Pentingnya Efikasi Diri
Sebuah ulasan tahun 2016 yang diterbitkan dalam jurnal Health Psychology menunjukkan bahwa efikasi diri juga bisa menjadi kunci untuk mengembangkan dan mempertahankan kebiasaan.
Efikasi diri adalah keyakinan terhadap kemampuan Anda untuk menyelesaikan tugas atau mencapai tujuan. Sederhananya, seseorang yang yakin bahwa dirinya tidak dapat mempertahankan perilaku baru akan cenderung gagal.
Efikasi diri yang lebih tinggi juga dihubungkan dengan hasil yang lebih baik dalam banyak intervensi kesehatan yang berbeda, menurut ulasan tahun 2016 di jurnal Health Education & Behavior.
Partisipan yang menunjukkan sifat ini cenderung lebih berhasil berhenti merokok, menurunkan berat badan, mengurangi konsumsi alkohol serta meningkatkan aktivitas fisik.
Selain itu, Vahrmeyer mencatat bahwa cara seseorang membuat tujuan lebih menarik sama pentingnya.

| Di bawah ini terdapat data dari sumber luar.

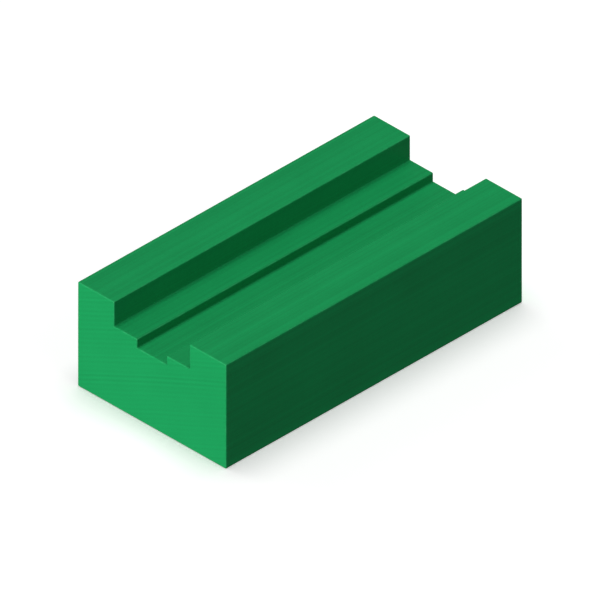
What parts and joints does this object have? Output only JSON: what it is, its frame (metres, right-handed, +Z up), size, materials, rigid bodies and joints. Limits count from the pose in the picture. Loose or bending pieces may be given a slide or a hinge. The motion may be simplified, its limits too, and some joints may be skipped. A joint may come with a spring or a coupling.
{
  "type": "mounting block",
  "caption": "Solid rectangular plastic mounting block with a stepped channel along its top: a wide shallow seat for a flat bar or rail foot, and a narrower relief groove below it.",
  "frame": {"origin": "centre of the flat underside", "axes": "+X along the channel, +Y across it, +Z up out of the channel's open side"},
  "size_m": [0.1, 0.05, 0.03],
  "materials": {
    "green_plastic": "satin"
  },
  "bodies": {
    "root": {"block": "green_plastic"}
  },
  "joints": []
}
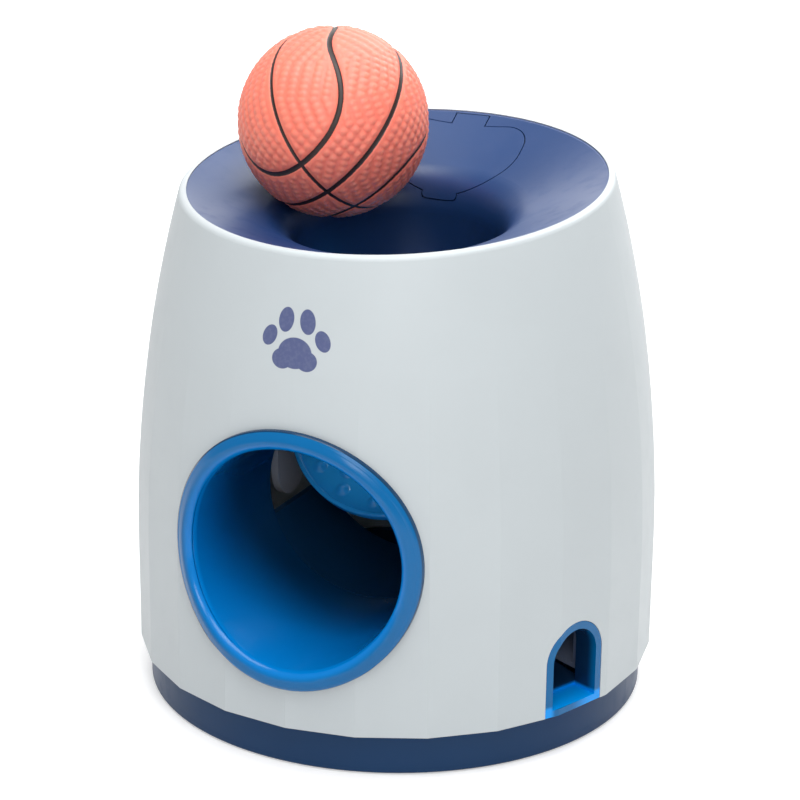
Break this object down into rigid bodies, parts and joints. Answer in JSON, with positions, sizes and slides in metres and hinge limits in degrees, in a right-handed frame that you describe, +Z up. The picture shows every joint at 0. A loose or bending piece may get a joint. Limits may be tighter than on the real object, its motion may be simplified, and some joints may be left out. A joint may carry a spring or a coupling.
{
  "type": "dog puzzle toy",
  "caption": "Ball-drop treat dispenser for dogs: a ball dropped in the funnel swings a hidden paddle, which turns a dosing drum, then rolls out of a tunnel while treats slide to an outlet",
  "frame": {"origin": "on the floor, on the axis of the round body", "axes": "+Z up, -Y out of the exit tunnel, +Y towards the treat hatch, +X towards the treat outlet's side"},
  "size_m": [0.1712, 0.1735, 0.2157],
  "materials": {
    "shell_white": "satin injection-moulded cool white plastic",
    "navy_gloss": "polished navy plastic",
    "navy_base": "satin navy plastic",
    "blue_gloss": "polished bright blue plastic",
    "inner_blue": "satin blue plastic",
    "inner_black": "satin black plastic",
    "inner_grey": "satin grey plastic",
    "gear_acetal": "natural low-friction plastic",
    "rubber_black": "soft black rubber",
    "rubber_grey": "soft dark rubber",
    "ball_vinyl": "pebbled coral vinyl with dark grooves",
    "steel": "bright turned steel",
    "screw_steel": "zinc-plated steel"
  },
  "bodies": {
    "housing": {"outer_shell": "shell_white", "base_plate": "navy_base", "funnel_top": "navy_gloss", "exit_tunnel": "blue_gloss", "tunnel_ring": "inner_black", "treat_outlet": "blue_gloss", "treat_chute": "inner_blue", "ball_ramp": "inner_black", "side_guard_left": "inner_grey", "side_guard_right": "inner_grey", "stop_bumpers": "rubber_black", "non_slip_feet": "rubber_grey", "lid_hinge_pin": "steel", "base_screws": "screw_steel", "funnel_screws": "screw_steel", "ramp_screws": "screw_steel", "guard_screws": "screw_steel", "hopper_screws": "screw_steel", "drum_cover_screws": "screw_steel", "axle_bush_left": "gear_acetal", "axle_bush_right": "gear_acetal", "treat_hopper": "inner_grey", "drum_cover": "inner_grey"},
    "paddle": {"trigger_paddle": "blue_gloss", "paddle_axle": "steel", "drive_sector": "gear_acetal", "counterweight_arm_left": "inner_black", "counterweight_arm_right": "inner_black", "counterweight_left": "steel", "counterweight_right": "steel", "axle_clips": "steel"},
    "dosing": {"dosing_drum": "inner_grey", "drum_axle": "steel", "drum_pinion": "gear_acetal"},
    "lid": {"treat_lid": "navy_gloss"},
    "ball_body": {"ball": "ball_vinyl"}
  },
  "joints": [
    {"name": "paddle_swing", "type": "hinge", "parent": "housing", "child": "paddle", "pos_m": [0, 0.03901, 0.12202], "axis": [1, 0, 0], "range_deg": [0, 36]},
    {"name": "drum_spin", "type": "hinge", "parent": "housing", "child": "dosing", "pos_m": [0, 0.05598, 0.09608], "axis": [1, 0, 0], "range_deg": [-150, 0]},
    {"name": "lid_hinge", "type": "hinge", "parent": "housing", "child": "lid", "pos_m": [0, 0.062, 0.17455], "axis": [-1, 0, 0], "range_deg": [0, 90]},
    {"name": "ball_lift", "type": "slide", "parent": "housing", "child": "ball_body", "axis": [0, 0, 1], "range_m": [0, 0.12]}
  ],
  "couplings": [
    {"joint": "drum_spin", "follows": "paddle_swing", "ratio": -4.1667}
  ]
}
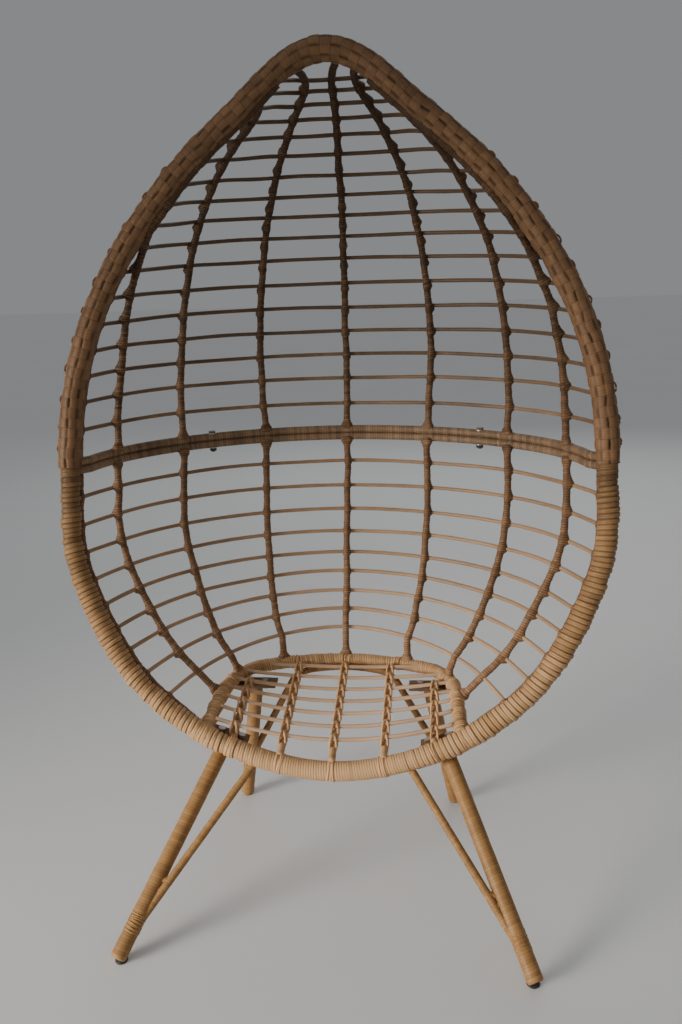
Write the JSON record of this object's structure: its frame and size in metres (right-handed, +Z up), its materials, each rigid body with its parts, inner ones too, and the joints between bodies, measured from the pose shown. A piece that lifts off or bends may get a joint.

"Jika proses membangun kebiasaan tidak melibatkan apa-apa selain pengorbanan diri tanpa imbalan, Anda tidak akan berpegang pada tujuan tersebut," kata Vahrmeyer.
Menurutnya, prosesnya perlu dirancang semudah mungkin. Misalnya, jika tujuannya adalah pergi ke gym tiga kali per minggu, pilih gym dengan lokasi yang nyaman. Anda juga bisa memberi diri sendiri hadiah atas kerja keras yang telah dilakukan.